A couple of examples are helpful:
1. Company B announces a cash offer for Company A for 10 usd. Company A was trading at 6 usd before the announcement. The arbitrageur is happy to pay up to but not more than 10 usd for Company A since they can sell it to Company B for 10 usd. If they are able to buy Company A for anything less than 10 usd they are able to realize a profit by selling it to Company B for 10 usd. Upon announcement, the price of Company A will typically trade up close to the cash offer price. It will usually not trade at precisely the cash offer price since there is always a chance that the deal will break.
2. Company B announces a share exchange offer for Company A at a rate of 2 shares of A for 1 share of B. The arbitrageur will buy 2 shares of A for every share of B that it sells short. It is the intention when the deal closes to exchange the 2 shares of A for 1 share of B to deliver into the short. Upon announcement, the share price of A will typically trade up close to the half the share price of B. It will not trade at exactly half the value of B since there is always some non-zero chance that the deal will not go through. The spread between the market price and the implied price is the deal spread and is what the arbitrageur seeks to lock in.
Merger arbitrage payoffs are not symmetrical. Typically, the potential profit is small relative to the potential downside. As an example, a stock trading at 30 may trade to 50 if the cash offer is 55. The potential upside is 5 if the deal is completed and the potential loss should the deal fail is 20 as the stock may trade back to pre-announcement levels. The relative upside and downside magnitudes are usual of many deals. Why then engage in such a trade?
The arbitrageur typically tries to ascertain the probability of the deal failing. If the probability is 10% in our example above, then the expected return of the trade is 90% X 5 + 10% X (-20) = 2.50 a positive expectation. A positive expected value means that the trade is a viable one. In friendly deals the probability of deal break is circa 3-5%.
By diversifying the portfolio over a number of deals, the probability of achieving the average expected value of the deals is enhanced. The correlation between deals tends to be low since deal risk is idiosyncratic and not systemic. Exceptional circumstances can introduce systemic deal failures such as 2008 when the leverage which is endemic to LBOs was withdrawn by banks while primary liquidity in the leveraged loans market dried up. Absent such catastrophic liquidity conditions, a portfolio approach to a collection of positive expectation, albeit negatively skewed and leptokurtic trades is defensible and indeed efficient.
It is crucial therefore that the arbitrageur quantifies the risk of deal break. Apart from a deal failing to close, it may be delayed or repriced or may face competing bids.
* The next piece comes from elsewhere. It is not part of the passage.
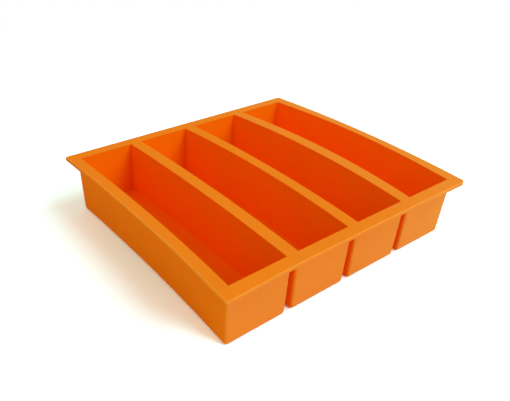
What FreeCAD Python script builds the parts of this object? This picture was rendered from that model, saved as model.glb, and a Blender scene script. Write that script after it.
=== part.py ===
import FreeCAD, Part
import math
import os
from FreeCAD import Vector

# An ice mould, moulded in one piece of soft rubber: four long troughs hang side by side
# under one flat flange, with a narrow gap between neighbours.
# +X runs across the troughs, +Y along them and +Z up. The near end is the one at low Y.
# The origin is on the surface the mould stands on, under the middle of its outline.
# All sizes are in millimetres and degrees.

# Each cavity, measured where it opens in the flange
mouth_length = 134.0
mouth_width = 32.0
cavity_depth = 30.8

# Thicknesses
wall = 1.9
floor_thickness = 2.0
flange_thickness = 2.0

# Space between neighbouring troughs, and the flange's reach past the outermost walls
trough_gap = 3.0
side_overhang = 4.5
end_overhang = 4.8

# Lean of every wall, by which the ice comes free
draft = 0.9

# Roundings: a cavity's upright corners are sharp and only its floor is rounded off
cavity_root_radius = 0.8
trough_radius = 1.4
mouth_bevel = 0.3
flange_corner_radius = 2.0
flange_edge_radius = 0.8

# The soft long walls have taken a set: at mid-length they stand over towards +X.
# Each pair is the left and the right wall of one trough, from the leftmost trough on.
wall_bows = [(1.85, 1.7), (1.9, 3.55), (3.05, 5.0), (5.7, 5.45)]
# The same set in the flange: both side edges stand over, and the near edge is drawn in.
left_edge_bow = 1.95
right_edge_bow = 4.15
near_edge_bow = 0.5

# Worked out from the sizes above
trough_count = len(wall_bows)
height = cavity_depth + floor_thickness
underside = height - flange_thickness
pitch = mouth_width + 2 * wall + trough_gap
flange_width = (trough_count - 1) * pitch + mouth_width + 2 * (wall + side_overhang)
flange_length = mouth_length + 2 * (wall + end_overhang)
outline_middle = right_edge_bow / 2

# Slack for telling edges apart by their height
level = 0.001


def lean_at(z):
    """How far a wall has leant inwards at height z."""
    return (height - z) * math.tan(math.radians(draft))


def wall_cone(x, bow, side, growth, bottom, top):
    """Cone whose flank is a long wall: side is 1 for a right wall and -1 for a left one.

    At the mouth the flank meets x at both ends of the cavity and stands over by bow between.
    """
    half = mouth_length / 2
    radius = (half * half + bow * bow) / (2 * bow)
    centre = Vector(x + bow - radius, 0, bottom)
    low, high = [radius + side * (growth - lean_at(z)) for z in (bottom, top)]
    cone = Part.makeCone(low, high, top - bottom, centre)
    cone.rotate(centre, Vector(0, 0, 1), 180)
    return cone


def near_mouth_end(middle_x):
    """Y of a cavity's near end, which keeps its distance from the flange's near edge."""
    s = 2 * middle_x / flange_width
    return -mouth_length / 2 + near_edge_bow * (1 - s * s)


def drafted_block(index, growth, bottom, top):
    """The space of one cavity between two heights, grown outwards, with sharp edges."""
    middle_x = (index - (trough_count - 1) / 2) * pitch
    near = near_mouth_end(middle_x) - growth
    far = mouth_length / 2 + growth
    start_x = middle_x - pitch
    corners = [
        Vector(start_x, near + lean_at(bottom), bottom),
        Vector(start_x, far - lean_at(bottom), bottom),
        Vector(start_x, far - lean_at(top), top),
        Vector(start_x, near + lean_at(top), top),
    ]
    block = Part.Face(Part.makePolygon(corners + corners[:1])).extrude(Vector(2 * pitch, 0, 0))
    left_bow, right_bow = wall_bows[index]
    left_x = middle_x - mouth_width / 2
    right_x = middle_x + mouth_width / 2
    block = block.cut(wall_cone(left_x, left_bow, -1, growth, bottom, top))
    return block.common(wall_cone(right_x, right_bow, 1, growth, bottom, top))


def lies_at(edge, z):
    """Whether the whole edge lies at height z."""
    box = edge.BoundBox
    return abs(box.ZMin - z) < level and abs(box.ZMax - z) < level


def trough(index, top):
    """One trough as a filled block up to height top, rounded at its foot and upright corners."""
    block = drafted_block(index, wall, 0, top)
    rounded = [edge for edge in block.Edges if not lies_at(edge, top)]
    return block.makeFillet(trough_radius, rounded)


def cavity(index, top):
    """The space inside one trough, carried on up to height top and rounded at its floor."""
    block = drafted_block(index, 0, floor_thickness, top)
    root = [edge for edge in block.Edges if lies_at(edge, floor_thickness)]
    return block.makeFillet(cavity_root_radius, root)


def bowed_arc(start, end, bow):
    """Arc between two points whose middle stands off the straight line by the vector bow."""
    return Part.Arc(start, (start + end) / 2 + bow, end).toShape()


def flange_outline(z):
    """Outline of the flange at height z, before its corners are rounded."""
    half_width = flange_width / 2
    half_length = flange_length / 2
    near_left = Vector(-half_width, -half_length, z)
    near_right = Vector(half_width, -half_length, z)
    far_right = Vector(half_width, half_length, z)
    far_left = Vector(-half_width, half_length, z)
    return Part.Wire([
        bowed_arc(near_left, near_right, Vector(0, near_edge_bow, 0)),
        bowed_arc(near_right, far_right, Vector(right_edge_bow, 0, 0)),
        Part.makeLine(far_right, far_left),
        bowed_arc(far_left, near_left, Vector(left_edge_bow, 0, 0)),
    ])


def flange_plate():
    """Flat flange with rounded corners and a softened upper edge."""
    plate = Part.Face(flange_outline(underside)).extrude(Vector(0, 0, flange_thickness))
    corners = [edge for edge in plate.Edges if not lies_at(edge, underside) and not lies_at(edge, height)]
    plate = plate.makeFillet(flange_corner_radius, corners)
    rim = [edge for edge in plate.Edges if lies_at(edge, height)]
    return plate.makeFillet(flange_edge_radius, rim)


def mouth_edges(body):
    """Edges of the cavities' mouths, which lie well inside the flange's own rim."""
    rim = flange_outline(height)
    inside = min(side_overhang, end_overhang) / 2
    return [edge for edge in body.Edges if lies_at(edge, height) and edge.distToShape(rim)[0] > inside]


def mould():
    """The whole moulding: troughs joined under the flange, then hollowed from above."""
    body = flange_plate()
    within_flange = height - flange_thickness / 2
    for index in range(trough_count):
        body = body.fuse(trough(index, within_flange))
    above_flange = height + flange_thickness
    for index in range(trough_count):
        body = body.cut(cavity(index, above_flange))
    body = body.makeChamfer(mouth_bevel, mouth_edges(body))
    body.translate(Vector(-outline_middle, 0, 0))
    return body.Solids[0]


os.makedirs("parts", exist_ok=True)
solid = mould()
solid.exportStep("parts/mould.step")
print("mould", solid.ShapeType, "valid", solid.isValid(), "faces", len(solid.Faces))
print("volume in cubic centimetres", round(solid.Volume / 1000, 2))
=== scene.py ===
import math

import bmesh
import bpy
from mathutils import Matrix, Vector


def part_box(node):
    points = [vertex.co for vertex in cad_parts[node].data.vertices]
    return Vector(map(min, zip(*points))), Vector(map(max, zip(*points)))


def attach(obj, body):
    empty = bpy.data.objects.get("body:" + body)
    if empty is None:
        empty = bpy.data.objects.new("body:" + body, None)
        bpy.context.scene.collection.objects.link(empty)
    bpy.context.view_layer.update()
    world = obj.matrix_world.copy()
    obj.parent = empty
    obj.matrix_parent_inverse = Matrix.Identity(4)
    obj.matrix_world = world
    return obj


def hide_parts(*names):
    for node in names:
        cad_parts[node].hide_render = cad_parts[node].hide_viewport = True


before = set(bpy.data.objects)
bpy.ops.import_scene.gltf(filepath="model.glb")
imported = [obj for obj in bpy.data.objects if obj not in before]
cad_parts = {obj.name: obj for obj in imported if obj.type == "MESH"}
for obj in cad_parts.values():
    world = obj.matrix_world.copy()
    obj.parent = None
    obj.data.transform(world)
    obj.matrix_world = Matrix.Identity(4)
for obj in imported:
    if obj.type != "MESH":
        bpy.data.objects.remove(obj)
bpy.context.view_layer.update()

highCorner = Vector(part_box("mould")[1])

slack = 1e-5  # metres, for telling places apart
aligned = 0.7  # least cosine between two directions that count as the same
foldAngle = math.radians(40)  # an edge that folds more than this is rounded off or shaded sharp

# camera, placed from the rim, mouth and base edges in the photograph
camera = {
    "place": (-0.18158, -0.19433, 0.17349),
    "azimuth": -37.323,
    "elevation": 34.443,
    "roll": 1.057,
    "lens": 38.339,
    "sensorWidth": 36.0,
    "centrePixel": (213.0, 228.0),
    "frame": (510.0, 401.0),
    "clip": (0.01, 20.0),
}


def makeCamera():
    data = bpy.data.cameras.new("camera")
    view = bpy.data.objects.new("camera", data)
    bpy.context.scene.collection.objects.link(view)
    data.lens = camera["lens"]
    data.sensor_width = camera["sensorWidth"]
    data.clip_start, data.clip_end = camera["clip"]
    wide, tall = camera["frame"]
    data.shift_x = (wide / 2 - camera["centrePixel"][0]) / wide
    data.shift_y = (camera["centrePixel"][1] - tall / 2) / wide
    turn = Matrix.Rotation(math.radians(camera["azimuth"]), 4, "Z")
    tilt = Matrix.Rotation(math.radians(90 - camera["elevation"]), 4, "X")
    roll = Matrix.Rotation(math.radians(camera["roll"]), 4, "Z")
    view.matrix_world = Matrix.Translation(camera["place"]) @ turn @ tilt @ roll
    bpy.context.scene.camera = view
    print("camera placed")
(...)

A deal may fail to close if it fails to satisfy the conditions of the merger, if it fails to obtain requisite shareholder approval, if it fails to receive anti-trust and other regulatory approvals, if the acquirer is unable or unwilling to complete, if the target is unwilling or unable to complete or if the financing for the transaction is or becomes unavailable, among other things.
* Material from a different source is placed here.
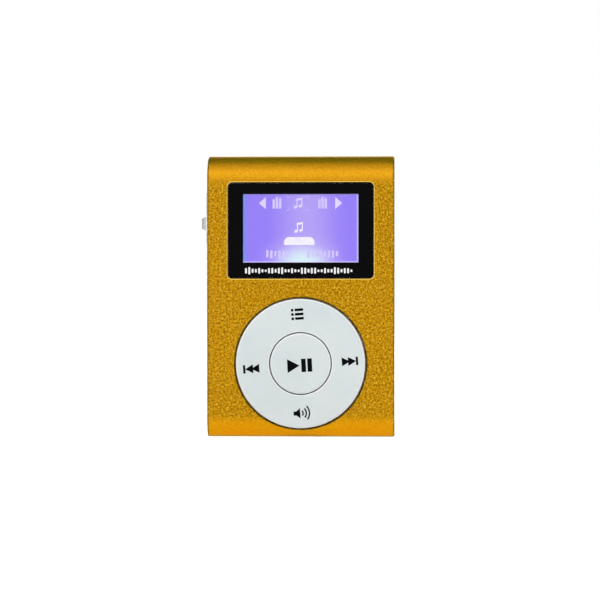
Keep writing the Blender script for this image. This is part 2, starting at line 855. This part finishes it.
        for radius in radii:
            marks = sorted({round(angle, 1) for angle, away in map(reach, work.verts)
                            if abs(away - radius) < 0.002 * MM and turns[0] - 1 < angle < turns[1] + 1})
            for first, second in zip(marks, marks[1:]):
                if second - first > 2:
                    turn = math.radians((first + second) / 2)
                    bmesh.ops.bisect_plane(work, geom=[*work.verts, *work.edges, *work.faces], dist=1e-7,
                                           plane_co=middle, plane_no=(0, -math.sin(turn), math.cos(turn)))
        for vert in work.verts:
            angle, away = reach(vert)
            for radius in radii:
                if turns[0] < angle < turns[1] and 1e-9 < radius - away < 0.014 * MM:
                    vert.co.y = middle.y + (vert.co.y - middle.y) * radius / away
                    vert.co.z = middle.z + (vert.co.z - middle.z) * radius / away

    def loft(self, work: Shape, hoops: Iterable[Iterable[Iterable[float]]]) -> None:
        """Adds a closed shape that runs from hoop to hoop.

        Args:
            work: the worked shape it is added to.
            hoops: the corners of each hoop, as many in each.
        """
        rings = [[work.verts.new(corner) for corner in hoop] for hoop in hoops]
        for first, second in zip(rings, rings[1:]):
            for k in range(len(first)):
                work.faces.new((first[k - 1], first[k], second[k], second[k - 1]))
        work.faces.new(rings[0][::-1])
        work.faces.new(rings[-1])
        bmesh.ops.recalc_face_normals(work, faces=work.faces)

    def wire(self, name: str, path: Sequence[Vector], radius: float, sides: int = 14) -> Mesh:
        """Draws a round wire along a path, with blunt rounded ends.

        Args:
            name: the mesh's name.
            path: the points it follows, in metres.
            radius: the wire's radius.
            sides: how many sides it has.

        Returns:
            The mesh.
        """
        work = bmesh.new()
        side = Vector((1.0, 0.0, 0.0))
        hoops = []
        for i, point in enumerate(path):
            ahead = (path[min(i + 1, len(path) - 1)] - path[max(i - 1, 0)]).normalized()
            side = (side - ahead * side.dot(ahead)).normalized()
            other = ahead.cross(side)
            thick = radius * (0.6 if i in (0, len(path) - 1) else 1.0)
            turns = [math.tau * k / sides for k in range(sides)]
            hoops.append([point + thick * (math.cos(t) * side + math.sin(t) * other) for t in turns])
        self.loft(work, hoops)
        mesh = self.cast(work, name)
        for face in mesh.polygons:
            face.use_smooth = len(face.vertices) == 4
        return mesh

    def print_on(self, name: str, shapes: Shapes, centre: Point, front: float, thickness: float,
                 finish: Stock, likeness: Stock, body: Body = Body.HOUSING, turn: float = 0.0) -> None:
        """Makes a thin printed sign from outlines that face the front.

        Args:
            name: the sign's name.
            shapes: outlines of (x, z) points in millimetres about the sign's own middle.
            centre: where its middle goes (x, z) in millimetres.
            front: y of its front in millimetres.
            thickness: thickness in millimetres.
            finish: its finish.
            likeness: the finish whose slot it takes.
            body: the body it moves with.
            turn: how far it is turned anticlockwise, in degrees.
        """
        work = bmesh.new()
        for outline in shapes:
            corners = [moved(turned(x, z, turn), centre) for x, z in outline]
            self.loft(work, [[(x * MM, y * MM, z * MM) for x, z in corners]
                             for y in (front, front + thickness)])
        self.place(name, self.cast(work, name), body, [finish], likeness=likeness)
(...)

The risk to the arbitrageur includes:
The Merger Agreement, which specify the terms and conditions of the transaction and govern the rights and obligations of the parties involved to consummate or terminate the transaction.
The acquirer becoming a target, which can happen when M&A activity is elevated, and can result in a loss in both the long and short positions as the acquirer’s shares rise and the target’s shares fall.
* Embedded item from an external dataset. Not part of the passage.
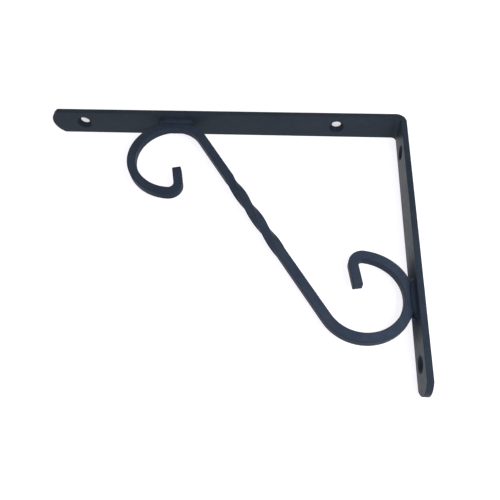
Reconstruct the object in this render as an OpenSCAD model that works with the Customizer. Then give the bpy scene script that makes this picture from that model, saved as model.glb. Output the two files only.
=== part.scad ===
/* [Angle bar] */
// Length of the arm under the shelf, from the wall face to its tip
arm_length = 200; // [180:1:260]
// Length of the leg on the wall, from the shelf face to its tip
leg_length = 150; // [135:1:200]
// Width of the flat bar
bar_width = 16; // [12:0.5:25]
// Thickness of the flat bar
bar_thickness = 3; // [2.5:0.25:4]
// Radius inside the bend at the corner
bend_inside_r = 2.5; // [1:0.5:8]
// How far the rounded nose at the arm's tip stands out
arm_nose = 4.6; // [2:0.2:6]
// How far the rounded nose at the leg's tip stands out
leg_nose = 4; // [2:0.2:6]
// Break along the edges of the flat bar
bar_edge = 0.3; // [0.1:0.1:0.6]

/* [Screw holes] */
// Diameter of the screw holes
hole_d = 5; // [3.5:0.5:6]
// Diameter of the countersinks on the inner faces
sink_d = 8.5; // [6.5:0.5:9.5]
// From the wall face to the arm's hole near the corner
arm_hole_near = 36.8; // [16:0.1:60]
// From the arm's tip to its far hole
arm_hole_tip = 18.5; // [16:0.5:30]
// From the shelf face to the leg's upper hole
leg_hole_upper = 20.5; // [14:0.5:40]
// From the leg's tip to its lower hole
leg_hole_tip = 13.5; // [11:0.5:18]

/* [Scroll bar] */
// Side of the square bar
rod_size = 4.75; // [3:0.25:6]
// Break along the edges of the square bar
rod_edge = 0.4; // [0.1:0.1:0.8]
// From the wall face to where the upper curl touches the arm
arm_contact = 127; // [115:0.5:140]
// From the shelf face to where the lower curl touches the leg
leg_contact = 106; // [98:0.5:115]
// Straight stretch between the upper curl and the twist
twist_start = 32.7; // [25:0.1:45]
// Length of each quarter turn of the twist
quarter_turn = 17.4; // [12:0.2:19]
// Number of quarter turns in the twist
quarter_turns = 3; // [1:1:4]
// Break round the cut ends of the square bar
tail_edge = 0.7; // [0.3:0.1:1]

/* [Upper curl] */
// Middle radius where the curl leaves the straight and touches the arm
upper_first_r = 18.6; // [17:0.1:21]
// Middle radius round the side of the curl
upper_side_r = 22.1; // [20:0.1:24]
// Middle radius where the curl comes back round
upper_last_r = 24.1; // [22:0.1:27]
// Middle radius of the hook at the end
upper_hook_r = 5; // [4:0.1:7]
// Angle turned at the first radius
upper_first_turn = 64.9; // [60:0.1:75]
// Angle turned round the side
upper_side_turn = 99.6; // [90:0.1:110]
// Angle turned coming back round
upper_last_turn = 69.6; // [60:0.1:75]
// Angle turned by the hook
upper_hook_turn = 104.9; // [95:0.1:115]
// Straight tail after the hook
upper_tail = 9.8; // [6:0.2:13]

/* [Lower curl] */
// Middle radius where the curl leaves the straight and touches the leg
lower_first_r = 20.4; // [18:0.2:22]
// Middle radius where the curl comes back round
lower_last_r = 22.6; // [21:0.1:27]
// Middle radius of the hook at the end
lower_hook_r = 4.5; // [4:0.1:7]
// Angle turned at the first radius
lower_first_turn = 194.2; // [185:0.2:200]
// Angle turned coming back round
lower_last_turn = 37.2; // [30:0.1:45]
// Angle turned by the hook
lower_hook_turn = 104.9; // [95:0.1:115]
// Straight tail after the hook
lower_tail = 11; // [6:0.2:13]

/* [Welds] */
// How far a weld bead reaches up each of the two bars that it joins
weld_leg = 2.2; // [1:0.1:2.5]
// Length of the straight middle of a weld bead
weld_body = 14; // [4:0.2:16]
// Depth of a bead's round centre inside each bar, which flattens the bead
weld_depth = 0.6; // [0.2:0.1:1.2]

/* [Hidden] */
$fn = 96;
arm_hole_far = arm_length - arm_hole_tip;
leg_hole_lower = leg_length - leg_hole_tip;
// Height of the shelf face above the origin, which lies midway between the leg's holes on the wall face
shelf_z = (leg_hole_upper + leg_hole_lower) / 2;
bend_outside_r = bend_inside_r + bar_thickness;
sink_depth = (sink_d - hole_d) / 2;
// How far a cutting shape runs past the face that it cuts
past = 1;
// Steps of the twist for each quarter turn
twist_steps = 18;

// Centres of the arcs that touch the arm and the leg, as x and z from the corner
upper_centre = [-arm_contact, -bar_thickness - upper_first_r - rod_size / 2];
lower_centre = [-bar_thickness - lower_first_r - rod_size / 2, -leg_contact];
// The straight crosses between the curls, so it touches them on opposite sides
between = lower_centre - upper_centre;
slope = atan2(between[1], between[0]) - asin((upper_first_r + lower_first_r) / norm(between));
straight_side = [-sin(slope), cos(slope)];
straight_top = upper_centre + upper_first_r * straight_side;
straight_foot = lower_centre - lower_first_r * straight_side;
twist_length = quarter_turn * quarter_turns;
plain_below_twist = norm(straight_foot - straight_top) - twist_start - twist_length;

weld_r = norm([weld_leg + weld_depth, weld_depth]);

paint = [0.19, 0.22, 0.28];
weld_paint = [0.16, 0.19, 0.24];

// ---- Flat bar ----

// Section of the flat bar: x from the inner face to the outer face, y across the width
module bar_section() {
    side = bar_width / 2;
    outer = bar_thickness;
    polygon([
        [0, bar_edge - side], [bar_edge, -side], [outer - bar_edge, -side], [outer, bar_edge - side],
        [outer, side - bar_edge], [outer - bar_edge, side], [bar_edge, side], [0, side - bar_edge]
    ]);
}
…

Material changes to the financial condition of the target or the acquirer. The acquirer may terminate a deal if there are material adverse changes to the target. The financing banks may withdraw their support if the solvency or viability of the combined entity is in question.
Market Risk, where market conditions may affect credit conditions for financing a deal or where deal spreads may exhibit significant volatility.
Legal and regulatory risk, where a transaction may require the approval of anti trust authorities or other regulations. Political risk is material in strategic industries or in cross border transactions whic
h may involve mercantilist domiciles.
Alternative expressions of Merger Arbitrage.
To be clear, Ivan Boesky’s unique style of merger arbitrage which he perpetrated in the 1980s, that of trading preemptively prior to an announcement on material, non-public information, is patently illegal.
There are many other completely legal and equally exciting and lucrative expressions of merger arbitrage.
Options. The asymmetry of returns to the individual trade present a problem to the arbitrageur which can sometimes be corrected through the use of options. Long positions in the target company can be protected with put options. Or the long cash long put position can be equally expressed through a long call option. This is an expensive strategy but it compensates for the asymmetry of the trade expressed solely in the equity of the companies in question. It is expensive because post announcement, implied volatilities tend to surge as arbitrageurs rush to hedge their short volatility returns profiles. Not only do implied vols tend to rise, they tend to flatten and sometimes invert the term structure. If an arbitrageur goes beyond ascertaining or ascribing probabilities of closure, to establishing an expectation for the path to closure, the options markets offer excellent opportunities. Anti trust and other regulatory decision dates are opportunities for the arbitrageur to buy or sell options depending on their view on specific outcomes. An example is instructive. If the arbitrageur expects an anti trust hearing to delay the closure of a deal they might sell volatility to the initial expected closing date to fund the buying of longer dated options.
Path dependent strategies extract more value and return from a merger event than the garden variety trade expressions.
Credit. When one of the companies in a merger, especially if it is the target, has no listed or traded equities, vanilla arbitrage strategies are confounded. The impact of a merger on the condition of the companies in question range beyond the impact on their equity. The entire capital structure can and often is impacted. The arbitrageur who is able to express the trade across the capital structure, from equity to debt, is often well placed to profit from less crowded trades. An example might involve a company buying an unlisted company which has bonds or bank debt in issue. Differential treatment of claims under change of control can cause different claims to price differently creating arbitrage or trading opportunities.
Activism is an exciting area of merger arbitrage and involves the arbitrageur actively engaging with the management of one or both of the companies in a transaction. Encouraging and facilitating a higher competing bid is one of the ways of creating value. Helping or facilitating a potentially failing deal to close is another strategy sometimes pursued.